Government professors Ryan D. Enos and Steven R. Levitsky sent the letter in an email to faculty Monday morning, though Harvard Law School professor Nikolas E. Bowie said several faculty helped draft it.

“Universities like Harvard have a responsibility to defend education as a force of justice in democratic society,” Bowie, a signatory of the letter, said in an interview.

A Harvard University spokesperson did not respond to a request for comment.

The letter asks Harvard to work with its alumni and other universities to “mount a coordinated opposition.”

Harvard Kennedy School professor Archon Fung, another signatory of the letter, said cooperation between universities could address a collective action problem — where individual universities may be willing to compromise in their own self-interest, even if doing so sets a dangerous precedent.

“If you’re just considering Harvard University or Columbia University all by itself, maybe it is organizationally rational to try to get the best deal that you can,” Fung said. “But that might be quite bad for higher education as a whole.”

Top Harvard administrators have told alumni that the University plans to collaborate with peer institutions as it addresses federal funding threats — rather than leading a charge on its own.

And University President Alan M. Garber ’76 has told faculty he is engaged in private discussions with leaders at peer universities around growing concerns about the Trump administration’s pressure campaign against higher education, according to a Harvard professor.
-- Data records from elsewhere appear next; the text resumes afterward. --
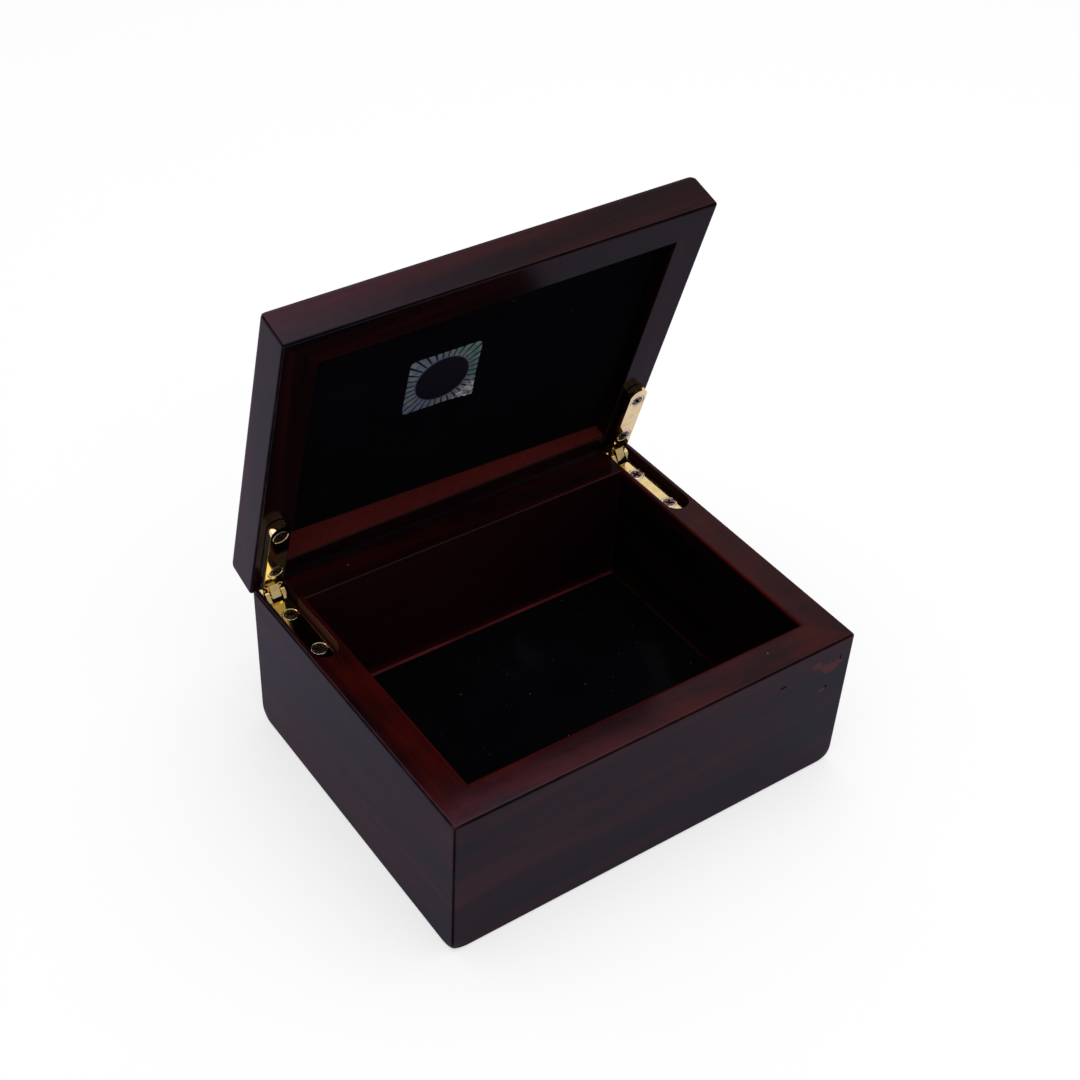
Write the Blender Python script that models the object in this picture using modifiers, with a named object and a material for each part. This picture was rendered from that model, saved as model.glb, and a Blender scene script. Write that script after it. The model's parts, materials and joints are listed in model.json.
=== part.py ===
"""A small lacquered wooden keepsake box, lined with velvet, its lid on two side-rail hinges.

Metres, +Z up. The origin is at the middle of the underside and the front faces -Y. Everything is
drawn with the lid closed, and the empty on the hinge line then turns the lid to where it stands open.
"""
import math

import bmesh
import bpy
from mathutils import Matrix, Vector

# Outside of the body
BOX_WIDTH = 0.152
BOX_DEPTH = 0.120
BODY_HEIGHT = 0.057
WALL = 0.0125
EDGE_RADIUS = 0.0010
ARRIS_RADIUS = 0.0005

# Floor, from the table up
FELT_THICKNESS = 0.0009
BOTTOM_PANEL_THICKNESS = 0.005
BOTTOM_STEP = 0.006
FLOOR_PAD_THICKNESS = 0.004
PAD_EDGE_RADIUS = 0.0009

# Lid, from its rim up
LID_RECESS = 0.0080
LINING_THICKNESS = 0.0015
LINING_EDGE_RADIUS = 0.0005
LID_PANEL_THICKNESS = 0.0045
LID_STEP = 0.0045
LID_EDGE_RADIUS = 0.0024
PANEL_EDGE_RADIUS = 0.0004
LID_OPENING = math.radians(73.5)

# Foil sticker on the lining
STICKER_WIDTH = 0.0255
STICKER_HEIGHT = 0.0248
STICKER_THICKNESS = 0.0002
STICKER_CORNER = 0.0018
STICKER_OFF_CENTRE = -0.0107
STICKER_FROM_FRONT = 0.0506
STICKER_TURN = math.radians(-1.3)

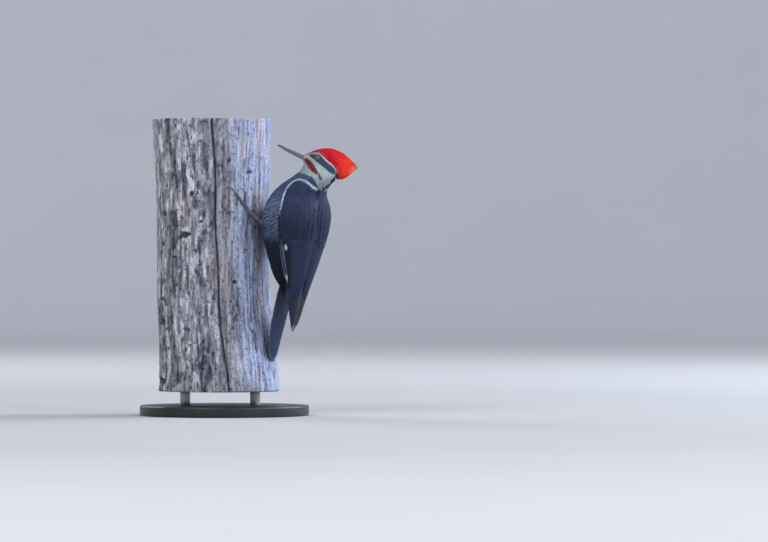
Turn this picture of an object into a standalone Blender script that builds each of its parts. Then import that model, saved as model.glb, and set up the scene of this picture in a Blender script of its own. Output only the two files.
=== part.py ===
"""Pileated woodpecker (male) clinging to a cut length of dead trunk on a plain display stand.

Metres, +Z up. The viewer stands on the -Y side and +X is to the right.
The trunk's axis runs near x = 0, y = 0. The bird clings to the trunk's +X side.
Its left side and part of its back face the viewer.
Lengths in the tables below are millimetres and are scaled by MM where they are used.
"""

import math

import bmesh
import bpy
import numpy as np
from mathutils import Vector

MM = 0.001
GAP = 0.3  # clearance between touching pieces
MERGE = 0.02  # points closer than this after a cut are joined

# ---- stand and perch -------------------------------------------------------------------------
BASE_RADIUS = 150.0
BASE_THICKNESS = 18.0
BASE_BEVEL = 2.5
BASE_CENTRE = (22.0, -10.0)
ROD_RADIUS = 9.0
ROD_SPREAD = 62.0
TRUNK_BOTTOM = 43.0
TRUNK_TOP = 525.0
TRUNK_RADIUS = 99.0
TRUNK_SWELL = 6.0
TRUNK_WAIST = 300.0
TRUNK_DRIFT = 13.0
CRACK_DEPTH = 8.0
CRACK_HALF_ANGLE = 2.2
TRUNK_SIDES = 43
TRUNK_LEVELS = 10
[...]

But large contingents of students, faculty, and alumni have pushed — in protests and open letters — for the University to be more vocal in its condemnation of the Trump administration’s actions.

More than 500 Harvard alumni signed a letter to Garber Monday evening urging the University to publicly commit to protecting its affiliates’ free speech and maintain the independence of its operations.

And nearly 80 Jewish Harvard affiliates, including at least three dozen faculty, signed another statement calling on universities to denounce the arrest of Columbia University student Mahmoud Khalil, who is one of several noncitizen students and instructors who now face deportation proceedings over their role in pro-Palestine campus protests.

History professor Derek J. Penslar, a signatory of the faculty letter to Harvard’s governing boards, called the letter’s message “minimalist, moderate, and commonsensical.”

According to Bowie, the Law School professor, several citizen and noncitizen faculty told colleagues they agreed with the letter’s message but declined to sign it out of fear of being targeted by the Trump administration.

That fear “speaks to the value of standing together,” Bowie said. “As a faculty, we are much stronger when hundreds of people join a statement than when only one person does.”

Harvard’s American Association of University Professors chapter sued the Trump administration Tuesday morning for allegedly breaching its members’ First Amendment rights by silencing speech from international faculty and students.

Fung — the Kennedy School professor, who studies democratic participation — said he saw defending the independence of universities as necessary to safeguarding democracy.

“It is a very predictable pattern that authoritarian governments go after two institutions first, which is the media and universities,” Fung said. “We’re one of the two or three pillars that are really, really important for free discussion and inquiry in a democratic society, which is the beating heart of a democracy.”